Reducing a penalty below 20%

The most common reason for a further reduction would be if the customer has made a genuinely unprompted voluntary disclosure of dishonest evasion, in which case a lower penalty may be applied. In most cases this will be no lower than 15%.

A measure of whether a voluntary disclosure is truly unprompted may be whether it was motivated by conscience or because of the fear of imminent discovery. A useful guide is to consider whether we would have found out about the evasion had the customer not disclosed it. If we would, for instance because of an arranged compliance visit, then the voluntary disclosure should not be treated as unprompted. However, if we would not have found out about it, for example if the disclosure was only as a result of an accountant’s advice to regularise matters, then the voluntary disclosure may be deemed unprompted and the appropriate mitigation applied.

In the appeal by James Ashworth Waterfoot (Successors) Ltd [MAN/95/782], the appellant argued that one of the circumstances of the case that the Commissioners had failed to take into account when considering mitigation was that the disclosure of the evasion had been made voluntarily and unprompted to Customs & Excise. However, the disclosure had only been made after the company had received a letter from the Inland Revenue querying its annual accounts. The Chairman was satisfied that ‘the dishonesty was admitted only because of the Inland Revenue’s letter.’ In dismissing the appeal he commented on the use of the word ‘unprompted’ in Public Notice 730.

‘In my opinion, however, the expression is not misleading since it draws attention to the obvious distinction between a trader whose disclosure is motivated by his conscience, and the trader who is motivated by the fear of imminent exposure.’

Whilst this guidance does not seek to restrict HMRC’s discretion on mitigation, Departmental policy is not to mitigate a civil evasion penalty below 20%, unless there are exceptional circumstances. This is to ensure that there is a suitable differential between the punishment for dishonest persons and those who have simply made careless or reckless mistakes.

In an appeal by James Ashworth Waterfoot (Successors) Ltd (1996) V & DR 66 the tribunal Chairman upheld our (then) policy of maintaining a minimum penalty of 25% in normal circumstances.

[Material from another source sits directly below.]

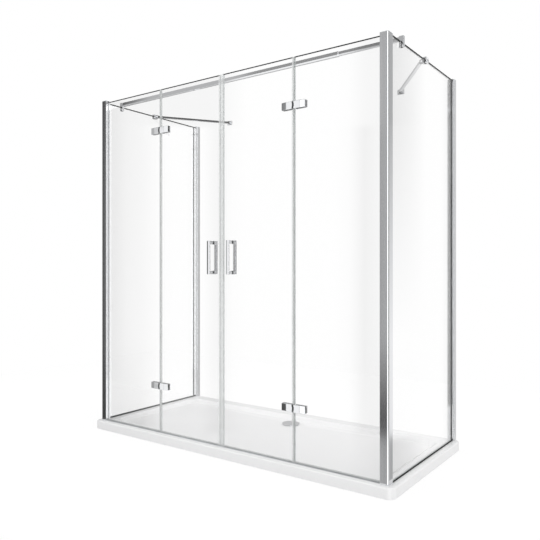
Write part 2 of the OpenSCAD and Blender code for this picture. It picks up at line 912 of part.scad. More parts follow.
// Hinge pads and handle washers of one door
module door_pads_right() {
    color(rubber) {
        at_hinges() other_side() leaf_pads();
        at_handle_studs() difference() {
            union() {
                rod_y(front_face - washer_t, front_face, washer_r);
                rod_y(back_face, back_face + washer_t, washer_r);
            }
            rod_y(front_face - washer_t - cut, back_face + washer_t + cut, screw_r + screw_play);
        }
    }
}

// Hinge screws and handle studs of one door
module door_fixings_right() {
    color(steel) {
        at_hinges() other_side() clamp_screws_of_leaf();
        at_handle_studs()
            rod_y(front_face - washer_t - stud_bite, back_face + washer_t + stud_bite, screw_r);
    }
}

// A flat bar on two legs, drawn behind a glass whose middle is at y = 0
module handle() {
    seat = glass_half + washer_t;
    tip = glass_half + handle_reach;
    x0 = handle_in - handle_w / 2;
    z0 = handle_z - handle_h / 2;
    color(chrome) difference() {
        block(x0, x0 + handle_w, seat, tip, z0, z0 + handle_h);
        block(
            x0 - cut, x0 + handle_w + cut, seat - cut, tip - handle_t,
            z0 + handle_leg, z0 + handle_h - handle_leg
        );
        at_handle_studs() rod_y(seat - cut, seat + stud_bite + cut, screw_r + screw_play);
    }
}

module handle_inner_right() {
    translate([0, front_y, 0]) handle();
}

module handle_outer_right() {
    translate([0, front_y, 0]) mirror([0, 1, 0]) handle();
}

// Top bar across the sides

module tube_x(x0, x1, h, d, wall) {
    difference() {
        block(x0, x1, bar_y - d / 2, bar_y + d / 2, bar_mid_z - h / 2, bar_mid_z + h / 2);
        block(
            x0 - cut, x1 + cut,
            bar_y - d / 2 + wall, bar_y + d / 2 - wall,
            bar_mid_z - h / 2 + wall, bar_mid_z + h / 2 - wall
        );
    }
}

module bar_outer_tube() {
    color(chrome) tube_x(-tube_x1, bar_seam_x, bar_h, bar_d, bar_wall);
}

module bar_inner_tube() {
    color(chrome) tube_x(bar_seam_x - bar_overlap, tube_x1, inner_h, inner_d, bar_wall);
}

// Two jaws over the top edge of the side glass
module glass_jaws(y, length, drop, top) {
    difference() {
        block(side_x - jaw_x, side_x + jaw_x, y - length / 2, y + length / 2, glass_top - drop, top);
        block(
            side_x - jaw_slot, side_x + jaw_slot,
            y - length, y + length,
            glass_top - drop - cut, glass_top + jaw_pad_t
        );
    }
}

// Jaws with a spigot for a tube whose inside is h high and d deep
module bar_clamp(h, d) {
    difference() {
        union() {
            glass_jaws(bar_y, bar_d, bar_clamp_drop, bar_z1 + clamp_over);
            block(
                tube_x1 - spigot_l, tube_x1 + cut,
                bar_y - d / 2 + bar_play, bar_y + d / 2 - bar_play,
                bar_mid_z - h / 2 + bar_play, bar_mid_z + h / 2 - bar_play
            );
        }
        translate([0, bar_y, set_screw_z])
            rod_x(side_x - jaw_x - cut, side_x - jaw_slot + cut, set_screw_r + screw_play);
    }
}

module bar_clamp_right() {
    color(chrome) bar_clamp(inner_h - 2 * bar_wall, inner_d - 2 * bar_wall);
}

module bar_clamp_left() {
    color(chrome) other_side() bar_clamp(bar_h - 2 * bar_wall, bar_d - 2 * bar_wall);
}

// Rubber saddle between a pair of jaws and the glass
module jaw_saddle(y, length, drop) {
    difference() {
        block(
            side_x - jaw_slot, side_x + jaw_slot,
            y - length / 2, y + length / 2,
            glass_top - drop, glass_top + jaw_pad_t
        );
        block(
            side_x - glass_half, side_x + glass_half,
            y - length, y + length,
            glass_top - drop - cut, glass_top
        );
    }
}

module clamp_pads() {
    color(rubber) both_sides() {
        jaw_saddle(bar_y, bar_d, bar_clamp_drop);
        jaw_saddle(brace_y, brace_clamp_l, brace_clamp_drop);
    }
}

// Hidden set screws in the bar clamps and round grips on the brace clamps
module clamp_screws() {
    color(steel) both_sides() {
        translate([0, bar_y, set_screw_z]) rod_x(side_x - jaw_x, side_x - jaw_slot, set_screw_r);
        translate([0, brace_y, brace_screw_z]) {
            rod_x(side_x + jaw_slot, side_x + jaw_x + cut, set_screw_r);
            rod_x(side_x + jaw_x, side_x + jaw_x + grip_t, grip_r);
        }
    }
}

// Braces from the side glass to the wall

// Two lugs above and below the arm's eye at a point, drawn back towards their base
module lug_pair(at, towards) {
    for (z = [pin_z0, arm_z1 + lug_play]) upright(z, z + lug_t) {
        translate(at) circle(eye_r);
        translate(at) rotate(towards) rect(0, eye_offset + cut, -eye_r, eye_r);
    }
}

module pin_bore(at) {
    translate([at[0], at[1], pin_z0 - cut])
        cylinder(r = brace_pin_r + brace_pin_play, h = pin_z1 - pin_z0 + 2 * cut);
}

module brace_clamp_right() {
    color(chrome) difference() {
        union() {
            glass_jaws(brace_y, brace_clamp_l, brace_clamp_drop, glass_top + brace_clamp_rise);
            lug_pair(arm_a, 0);
        }
        pin_bore(arm_a);
        translate([0, brace_y, brace_screw_z])
            rod_x(side_x + jaw_slot - cut, side_x + jaw_x + cut, set_screw_r + screw_play);
    }
}

module brace_arm_right() {
    color(chrome) difference() {
        upright(arm_z0, arm_z1) {
            translate(arm_a) circle(eye_r);
            translate(arm_b) circle(eye_r);
            translate(arm_a) rotate(arm_angle) rect(0, arm_l, -eye_r, eye_r);
        }
        pin_bore(arm_a);
        pin_bore(arm_b);
    }
}

module brace_wall_plate_right() {
    color(chrome) difference() {
        union() {
            plate_y(half_d - wall_plate_t, half_d) round_rect(
                wall_plate_x - wall_plate_w / 2, wall_plate_x + wall_plate_w / 2,
                arm_mid_z - wall_plate_h / 2, arm_mid_z + wall_plate_h / 2, plate_corner_r
            );
            lug_pair(arm_b, 90);
        }
        pin_bore(arm_b);
        for (x = [-wall_plate_holes / 2, wall_plate_holes / 2])
            translate([wall_plate_x + x, 0, arm_mid_z])
                rod_y(half_d - wall_plate_t - cut, half_d + cut, wall_hole_r);
    }
}

module brace_pins() {
    color(steel) both_sides() for (at = [arm_a, arm_b])
        translate([at[0], at[1], pin_z0]) cylinder(r = brace_pin_r, h = pin_z1 - pin_z0);
}

// Left-hand pieces are mirror images of the right-hand ones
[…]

One of the Appellant’s submissions was

‘that the mitigation allowed, of 75%, represented insufficient recognition of the co-operation which the directors had offered’.

To counter this, the Department contended that

‘in the absence of special factors, there had to be a margin between penalties for careless or reckless behaviour on the one hand, and for dishonesty on the other’.

This principle was supported by the Chairman who commented,

‘it is a necessary principle for the proper operation of a self-assessed tax such as VAT that the traders concerned deal with the calculation and disclosure of their liabilities honestly. Parliament has decreed a system for penalising traders who, carelessly or recklessly but not dishonestly, make mistakes. While I accept that recklessness may sometimes border on dishonesty I am nevertheless satisfied that dishonesty should be distinguished and visited by more severe penalties’.

In the circumstances of the case the tribunal found that it was not appropriate to mitigate the penalty any more than had already been done and the appeal was dismissed.